* **Records for the task**

————

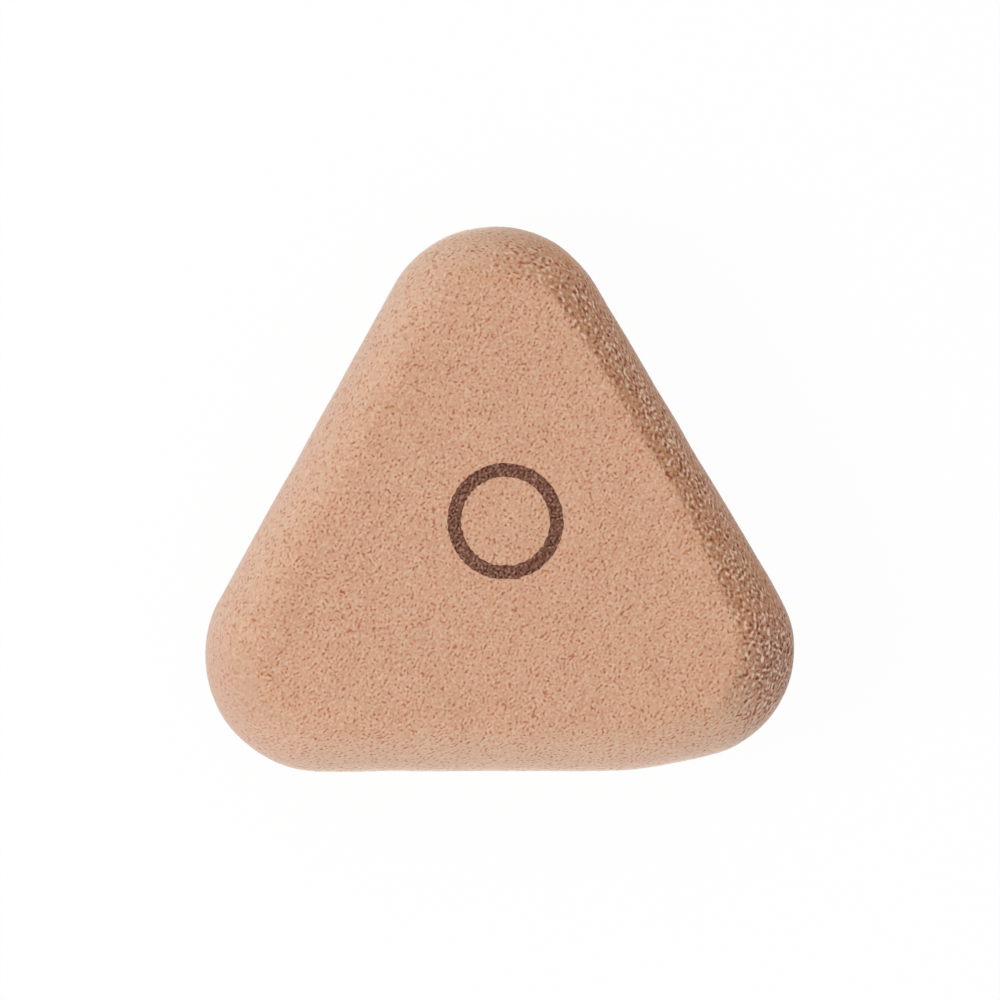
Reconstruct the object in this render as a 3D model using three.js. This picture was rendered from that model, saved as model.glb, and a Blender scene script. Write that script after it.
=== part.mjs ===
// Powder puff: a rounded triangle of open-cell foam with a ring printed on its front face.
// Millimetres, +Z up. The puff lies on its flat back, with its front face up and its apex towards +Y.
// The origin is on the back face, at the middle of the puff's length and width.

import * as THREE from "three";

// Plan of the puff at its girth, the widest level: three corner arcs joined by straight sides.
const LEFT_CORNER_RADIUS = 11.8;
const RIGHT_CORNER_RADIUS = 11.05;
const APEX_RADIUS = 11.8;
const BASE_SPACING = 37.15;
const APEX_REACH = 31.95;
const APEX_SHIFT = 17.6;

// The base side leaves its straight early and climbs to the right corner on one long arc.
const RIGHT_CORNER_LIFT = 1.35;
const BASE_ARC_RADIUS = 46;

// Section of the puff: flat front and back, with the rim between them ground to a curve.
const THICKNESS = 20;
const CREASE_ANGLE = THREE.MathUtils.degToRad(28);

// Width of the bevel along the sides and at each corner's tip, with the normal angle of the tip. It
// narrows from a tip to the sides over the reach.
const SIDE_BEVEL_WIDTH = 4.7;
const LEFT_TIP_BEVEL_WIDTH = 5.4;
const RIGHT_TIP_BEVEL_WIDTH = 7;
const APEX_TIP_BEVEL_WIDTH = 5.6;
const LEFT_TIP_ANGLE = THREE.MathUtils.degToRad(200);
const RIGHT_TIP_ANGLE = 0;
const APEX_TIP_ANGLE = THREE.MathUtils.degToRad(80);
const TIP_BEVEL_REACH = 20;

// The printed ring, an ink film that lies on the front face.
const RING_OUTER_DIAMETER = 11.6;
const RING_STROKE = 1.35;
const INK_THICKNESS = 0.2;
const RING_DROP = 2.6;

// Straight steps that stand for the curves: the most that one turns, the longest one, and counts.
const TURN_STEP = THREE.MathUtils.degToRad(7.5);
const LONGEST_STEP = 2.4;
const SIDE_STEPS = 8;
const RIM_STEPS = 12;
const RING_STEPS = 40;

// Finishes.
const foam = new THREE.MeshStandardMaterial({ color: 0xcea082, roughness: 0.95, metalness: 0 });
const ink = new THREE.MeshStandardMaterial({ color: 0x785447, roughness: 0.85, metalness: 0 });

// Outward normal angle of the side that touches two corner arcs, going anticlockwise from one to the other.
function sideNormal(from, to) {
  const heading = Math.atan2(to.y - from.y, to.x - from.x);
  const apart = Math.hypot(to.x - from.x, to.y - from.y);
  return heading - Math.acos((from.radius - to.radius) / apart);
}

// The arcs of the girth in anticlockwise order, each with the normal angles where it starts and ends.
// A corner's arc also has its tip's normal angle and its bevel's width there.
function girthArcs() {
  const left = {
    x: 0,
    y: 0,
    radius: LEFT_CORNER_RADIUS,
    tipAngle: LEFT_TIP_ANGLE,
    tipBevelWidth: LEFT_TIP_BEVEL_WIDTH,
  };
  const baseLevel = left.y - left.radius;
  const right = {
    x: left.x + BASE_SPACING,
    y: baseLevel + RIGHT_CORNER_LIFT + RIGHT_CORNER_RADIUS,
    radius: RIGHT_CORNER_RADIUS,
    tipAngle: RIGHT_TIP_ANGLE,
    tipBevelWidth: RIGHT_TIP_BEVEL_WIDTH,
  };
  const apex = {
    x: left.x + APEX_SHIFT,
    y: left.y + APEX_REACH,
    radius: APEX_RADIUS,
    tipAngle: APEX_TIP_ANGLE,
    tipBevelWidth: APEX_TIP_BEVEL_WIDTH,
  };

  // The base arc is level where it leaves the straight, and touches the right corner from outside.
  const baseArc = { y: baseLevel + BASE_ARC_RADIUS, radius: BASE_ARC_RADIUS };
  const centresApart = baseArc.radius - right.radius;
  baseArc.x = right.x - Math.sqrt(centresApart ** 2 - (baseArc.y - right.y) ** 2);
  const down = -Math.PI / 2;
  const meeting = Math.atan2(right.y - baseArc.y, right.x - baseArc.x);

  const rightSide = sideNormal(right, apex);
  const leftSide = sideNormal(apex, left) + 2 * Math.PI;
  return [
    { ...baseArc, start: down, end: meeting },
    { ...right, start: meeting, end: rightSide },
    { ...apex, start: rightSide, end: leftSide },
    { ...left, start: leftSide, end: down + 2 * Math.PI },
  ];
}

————

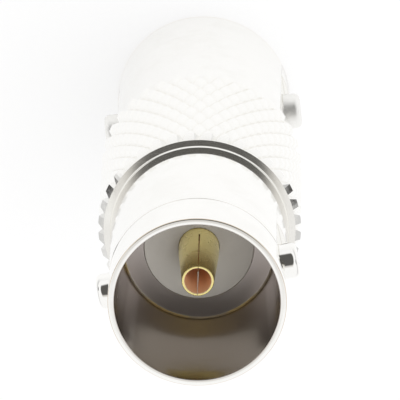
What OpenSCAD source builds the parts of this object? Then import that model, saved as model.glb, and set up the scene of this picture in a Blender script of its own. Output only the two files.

————

* **Do this**
Every line that holds the string "import" should be returned.

* **Exercise solution**
import * as THREE from "three";
What OpenSCAD source builds the parts of this object? Then import that model, saved as model.glb, and set up the scene of this picture in a Blender script of its own. Output only the two files.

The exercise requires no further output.